When sex fails, there's always violence — American Casino has caught several Cops-style run-ins between security guards and drunken guests — but both reality shows must also rely on the picayune dramas of the service industry. (Will the lounge singer keep his artistic integrity or be forced to do Billy Joel covers? Will the sugar sculpture collapse? Will the chef's twice-baked fingerling potatoes, as promised, indeed "kick ass"?)

In one sense, the Vegas trend is an old story — mindless escapism in the mold of Aaron Spelling's Fantasy Island and, yes, the Robert Urich Vega$ (though, for his part, Spelling says some of the new, decency-cautious series "make Vegas seem like a church").
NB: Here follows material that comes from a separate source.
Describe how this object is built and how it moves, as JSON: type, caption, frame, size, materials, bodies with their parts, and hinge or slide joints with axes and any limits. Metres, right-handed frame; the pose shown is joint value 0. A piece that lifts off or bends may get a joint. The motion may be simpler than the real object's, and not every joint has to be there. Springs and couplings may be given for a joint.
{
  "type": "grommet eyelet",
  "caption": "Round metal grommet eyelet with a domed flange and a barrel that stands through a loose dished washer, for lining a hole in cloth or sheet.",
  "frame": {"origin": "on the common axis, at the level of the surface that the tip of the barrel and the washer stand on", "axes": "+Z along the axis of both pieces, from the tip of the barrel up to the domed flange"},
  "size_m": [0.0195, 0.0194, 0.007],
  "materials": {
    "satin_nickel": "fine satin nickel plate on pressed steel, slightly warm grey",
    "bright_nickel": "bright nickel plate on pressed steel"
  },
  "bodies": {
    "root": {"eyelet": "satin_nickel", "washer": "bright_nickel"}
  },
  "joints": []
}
But the new programs also show how some of our mores have changed. Consider the casino-based series, which place the viewers' sympathies with management — that is, with mammoth businesses predicated on systematically beating the little guy, one hand at a time. TV once made populist heroes of rascally underdogs like Bo and Luke Duke and con men and cardsharps like Bret Maverick. Today — The Cooler and the Ocean's Eleven remake notwithstanding — we more often root for the overdogs, the entrepreneurs and the security chiefs who use military-grade surveillance technology to protect their shekels from card counters and scammers. "Nobody cheats in my casino!" exults Caan in Las Vegas, even though "his" casino actually belongs to a multibillion-dollar corporation.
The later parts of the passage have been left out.